AAAS Explores What Artificial Intelligence Teaches Us About Ourselves
Kunda directs Vanderbilt’s Laboratory for Artificial Intelligence and Visual Analogical Systems, and is a deputy director of the Vanderbilt Center for Autism and Innovation. | Stephen Waldron/AAAS
An artificial intelligence innovator and a professor of moral theology and ethics cast a unique light on profound questions concerning how we as humans experience the world, think and relate to technology at a public lecture sponsored by the American Association for the Advancement of Science Dialogue on Science, Ethics, and Religion (DoSER).
Speaker Maithilee Kunda, assistant professor of computer science and computer engineering at Vanderbilt University, works in artificial intelligence (AI), exploring how visual thinking contributes to learning and intelligence, and focusing on applications for individuals on the autism spectrum. Demonstrating an example of visual thinking during her presentation at AAAS, she asked audience members to close their eyes and count the number of windows in their homes, a task most indicated they accomplished by mentally “walking through” the rooms of their houses.
Her example illustrated a kind of intelligence that has been neglected in A1, which is currently based more on linguistic or verbal intelligence. Her example also served as a demonstration for speaker Paul Scherz of how human beings are much more than just complex computers, at least partly because we have physical bodies, or are “embodied.”
“As in Dr. Kunda’s example, when counting the windows in your house, many of you were walking through the house,” said Scherz, assistant professor of moral theology and ethics at the Catholic University of America. “We engage space, even in memory, as people with bodies that move through the world.
“Our embodiment shapes how we engage the world and leads to our concern about the world, and is part of our fundamental care for ourselves and others.”
Kunda and Scherz spoke to an overflow crowd at the annual DoSER holiday lecture, held December 4. The presentation was titled “Of Minds and Machines: What Artificial Intelligence Tells Us About Ourselves.” Like all of the events and programs organized by DoSER, the lecture was designed to build communication between the scientific and religious communities, said DoSER Director Jennifer Wiseman, adding that DoSER’s mission fits within the commitment of AAAS to “relate scientific knowledge and technological development to the purposes, interests and concerns of society at large.” Wiseman called AI one of technology’s most dynamic topics, “a very interesting social experiment impacting our view of what it means to be human.”
Kunda chose the direction of her research career after reading Thinking in Pictures by Temple Grandin, an animal science professor who is autistic and has the ability to problem-solve—and even to visualize huge pieces of machinery before they are built—using her exceptional visual thinking skills.
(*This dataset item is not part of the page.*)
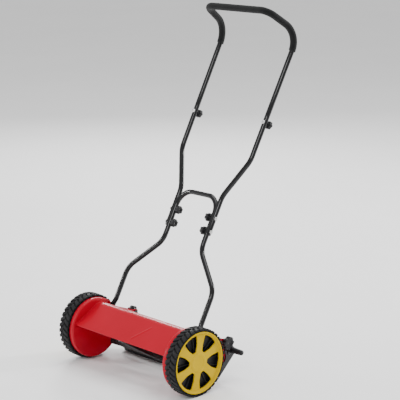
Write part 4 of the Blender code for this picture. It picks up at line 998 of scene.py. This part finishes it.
def make_room():
    """Camera at the photo's angle, a pale floor, and soft studio light."""
    scene = bpy.context.scene
    camera = bpy.data.objects.new("camera", bpy.data.cameras.new("camera"))
    camera.data.lens = LENS
    camera.data.sensor_width = SENSOR
    camera.location = CAMERA_AT
    aimed(camera, CAMERA_TARGET)
    scene.camera = camera

    mesh = bpy.data.meshes.new("floor")
    corners = [(x * FLOOR_HALF, y * FLOOR_HALF, 0) for x, y in ((-1, -1), (1, -1), (1, 1), (-1, 1))]
    mesh.from_pydata(corners, [], [(0, 1, 2, 3)])
    mesh.materials.append(floor_paint())
    floor = bpy.data.objects.new("floor", mesh)
    scene.collection.objects.link(floor)

    world = bpy.data.worlds.new("studio")
    world.use_nodes = True
    background = world.node_tree.nodes["Background"]
    background.inputs["Color"].default_value = (1.0, 1.0, 1.0, 1.0)
    background.inputs["Strength"].default_value = WORLD_STRENGTH
    scene.world = world
    for name, at, size, power, target in LIGHTS:
        light = bpy.data.lights.new(name, "AREA")
        light.shape = "RECTANGLE"
        light.size, light.size_y = size
        light.energy = power
        lamp = bpy.data.objects.new(name, light)
        lamp.location = at
        aimed(lamp, Vector(target))


make_room()
for side_sign, side_name in both():
    make_tyre(side_sign, side_name)
    make_cover(side_sign, side_name)
    make_lips(side_sign, side_name)
    make_ribs(side_sign, side_name)
    make_plate(side_sign, side_name)
    make_bracket(side_sign, side_name)
    make_peg(side_sign, side_name)
    make_height_knob(side_sign, side_name)
    make_mid_tube(side_sign, side_name)
    dress("wheel_core_" + side_name, "black_plastic")
    dress("pinion_" + side_name, "black_plastic", 0.3 * MM)
    dress("reel_bearing_" + side_name, "black_plastic", 0.4 * MM)
    dress("stub_axle_" + side_name, "zinc", 0.4 * MM)
    dress("axle_nut_" + side_name, "zinc", 0.6 * MM)
    dress("clamp_strip_" + side_name, "black_paint", 0.4 * MM)
    dress("foot_bolt_" + side_name, "zinc", 0.5 * MM)
make_deck()
make_fillets()
make_rods()
make_reel()
make_roller()
make_lower_handle()
make_upper_handle()
make_fasteners()
dress("reel_shaft", "black_paint", 0.5 * MM)
dress("roller_shaft", "zinc", 0.5 * MM)
dress("bed_knife", "blade_steel", 0.25 * MM)
dress("bed_bar", "cast_iron", 0.8 * MM)
for number in range(1, SPIDERS + 1):
    dress(f"reel_spider_{number}", "cast_iron", 0.6 * MM)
Fascinated with the idea of building better AI systems by incorporating visual intelligence, Kunda and her graduate students set about identifying the building blocks of visual thinking, experimenting with object rotation, scaling and combining. They also began studying how the ability to think visually is learned, employing wearable cameras to track the attention of study subjects as they figured out how to construct colorful patterns out of the component pieces of those patterns, for example.
Kunda pointed out that improved visual intelligence could help engineers design more complex machines, and could also help surgeons—who depend on visual thinking to be aware of, and avoid injury to, organs that are not in view as they operate—to develop more complex surgeries, as just two examples. The challenge to applying such thinking to AI, she said, is knowing how to develop a computational explanation of the process of visual thinking.
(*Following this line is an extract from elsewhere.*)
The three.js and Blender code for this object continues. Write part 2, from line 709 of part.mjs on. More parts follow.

“Can we actually understand the computations that are happening when someone is problem-solving this way?” Kunda said. “Can we tease apart the building blocks?”
Using such visual thinking “operators” as rotating, combining and subtracting images, Kunda and her lab were able to program an AI system to match average human scores on a test of reasoning ability. The test, Raven’s Progressive Matrices, usually entails both visual and symbolic reasoning, although brain imaging of study subjects with autism showed they were able to score well using only the areas of their brains associated with visual processes.
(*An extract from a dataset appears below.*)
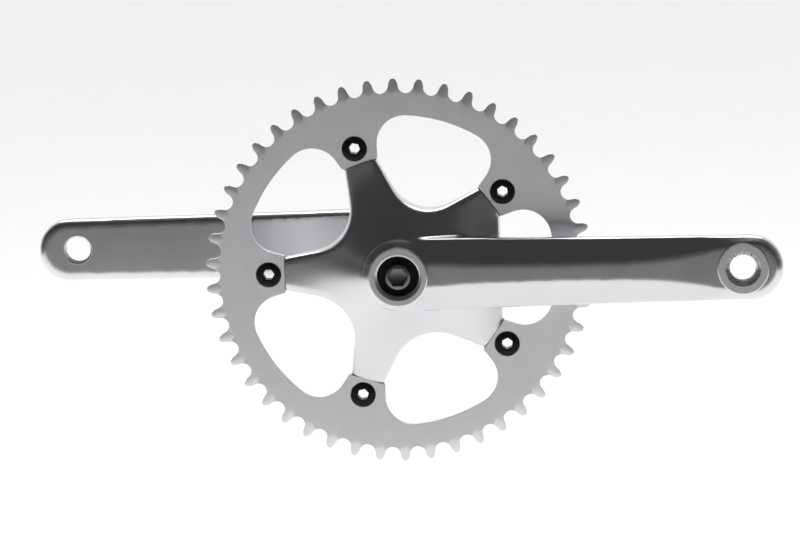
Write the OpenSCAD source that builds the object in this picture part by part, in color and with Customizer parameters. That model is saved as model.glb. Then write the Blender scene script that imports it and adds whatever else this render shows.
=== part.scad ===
// Square-taper bicycle crankset with its threaded cartridge bottom bracket, in millimetres.
// +X points forward along the right crank arm, +Y to the left of the bicycle, +Z up.
// The origin is the middle of the spindle, on its axis. The drive side is at negative Y.

/* [Crank arms] */
// Distance from the spindle axis to each pedal axis
crank_length = 170; // [165:2.5:180]
// Distance between the outer faces of the two pedal eyes, along the spindle
pedal_stance = 146; // [144:1:150]
// Radius of the rounded end of each arm
arm_end_r = 16; // [15.5:0.1:16.5]
// Radius of the flat pad that the pedal shoulder bears on
pedal_pad_r = 12.75; // [11.5:0.25:13.5]
// Major radius of the pedal thread, 9/16 inch
pedal_thread_r = 7.144; // [6.35:0.397:7.144]

/* [Spider and chainring] */
// Diameter of the circle through the chainring bolts
bolt_circle_d = 130; // [128:1:132]
// Number of teeth on the chainring
tooth_count = 46; // [44:1:52]
// Pitch of the chain
chain_pitch = 12.7; // [12.7:0.1:12.8]
// Radius of the seat that each chain roller sits in
roller_seat_r = 3.95; // [3.9:0.01:4.05]
// Thickness of the chainring
ring_thickness = 3; // [2.6:0.1:3.2]
// Distance from the middle of the bicycle to the middle of the chainring
chain_line = 43.5; // [43:0.5:44.5]
// Half width of each spider arm at its outer end
spider_end_half_w = 8.4; // [7.8:0.1:8.8]
// Outer radius of the windows in the chainring
ring_window_r = 77.9; // [77:0.1:79]

/* [Spindle] */
// Length of the spindle
spindle_length = 113; // [111:1:115]
// Radius of the spindle where the bearings sit
spindle_r = 8.5; // [8.5:0.01:8.51]
// Width across the flats at each end of the spindle
square_end_w = 12.73; // [12.6:0.01:12.8]
// Slope of each flat of the square taper
taper_angle = 2; // [1.9:0.05:2.1]

/* [Bottom bracket] */
// Width of the frame shell that the bottom bracket screws into
shell_width = 68; // [68:1:70]
// Major radius of the cup thread, 1.37 inch
cup_thread_r = 17.4; // [17.3:0.05:17.6]
// Radius of the shoulder on the right cup
cup_flange_r = 20.5; // [19.5:0.5:21]

/* [Bearings] */
// Outer radius of each bearing
bearing_r = 15; // [15:0.01:15.01]
// Width of each bearing
bearing_w = 7; // [6.8:0.1:7]
// Distance from the middle of the spindle to the middle of each bearing
bearing_y = 26.5; // [26:0.1:26.5]
// Radius of the bearing balls
ball_r = 1.984; // [1.9:0.001:1.99]
// Radius of the circle through the ball centres
ball_circle_r = 11.75; // [11.7:0.01:11.8]
// Number of balls in each bearing
ball_count = 13; // [10:1:14]

/* [Hidden] */
$fn = 96;

// Gaps between pieces
press_gap = 0.02;
slip_gap = 0.05;
seal_gap = 0.08;
cut = 1;

// Levels along the spindle, measured outwards from the middle of the bicycle
eye_face = pedal_stance / 2;
eye_back = eye_face - 12.5;
boss_face = 67.5;
washer_seat = spindle_length / 2 + 2;
right_hub_back = 40.5;
left_hub_back = 42.5;
ring_back = chain_line - ring_thickness / 2;
ring_front = chain_line + ring_thickness / 2;
spider_back = ring_back - 3.5;

// Crank arm
boss_r = 14.7;
hub_r = 18;
extractor_r = 11;
extractor_chamfer = 0.7;
pedal_countersink = 2.5;
arm_edge = 2.4;
eye_centre_x = crank_length + 4;
eye_crown = eye_face - 0.8;
// Each station: distance along the arm, half width, half width of the crown,
// then the levels of the back, of the edge and of the crown
arm_stations = [
  [0, 18, 6, 46, 60, 65.5],
  [25, 17.8, 5, 50, 61, 66],
  [60, 17.2, 4.8, 54.5, 62.8, 68],
  [100, 16.6, 4.8, 57.3, 65, 70],
  [130, 16.3, 6, eye_back - 1.6, eye_crown - 5.2, eye_crown - 0.7],
  [150, 16.1, 9, eye_back - 0.7, eye_crown - 4.3, eye_crown - 0.2],
  [eye_centre_x, arm_end_r, 12.8, eye_back, eye_crown - 3.7, eye_crown]
];

// Spider: arms every 72 degrees, two of them beside the crank arm
spider_arms = 5;
spider_step = 360 / spider_arms;
first_arm = spider_step / 2;
bolt_circle_r = bolt_circle_d / 2;
seat_step_r = 56.8;
spider_taper = 10.8;
window_centre_r = 55;
// The round hub side of each window touches the tapering sides of two spider arms
window_centre = window_centre_r * [cos(first_arm), sin(first_arm)];
window_r = (window_centre - [seat_step_r, spider_end_half_w]) * [sin(spider_taper), cos(spider_taper)];
window_arc = 90 - first_arm - spider_taper;
spider_tip_r = 8.5;
bolt_hole_r = 5.05;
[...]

Scherz, in his presentation, warned against “disembodied” AI theory that stemmed from Cartesian philosophy, in which the human body is just a mechanism, and human experience can be demeaned. Scherz cautioned against the threats posed by AI to social justice through such phenomena as the replacement of imperfect humans in the workplace with maximally efficient and profitable machines. He cited Catholic social teaching that advocates every individual’s right to work, not only to earn a living but also for personal growth and fulfillment.
Scherz said, however, that he sees Kunda’s work as pushing against such trends as it explores the “complexity and diversity” of human thought, even in such cases as that of Grandin, “who lacks many of the skills seemingly necessary for today’s workplace because of her autism, yet she brings to bear a different way of thinking that more than makes up for that lack.”
“I think that as long as one uses these tools in a humble exploratory manner, as Dr. Kunda does, seeking to understand how human thought works,” said Scherz, “it can be very helpful, by expanding our understanding of human thought, our understanding of ourselves.”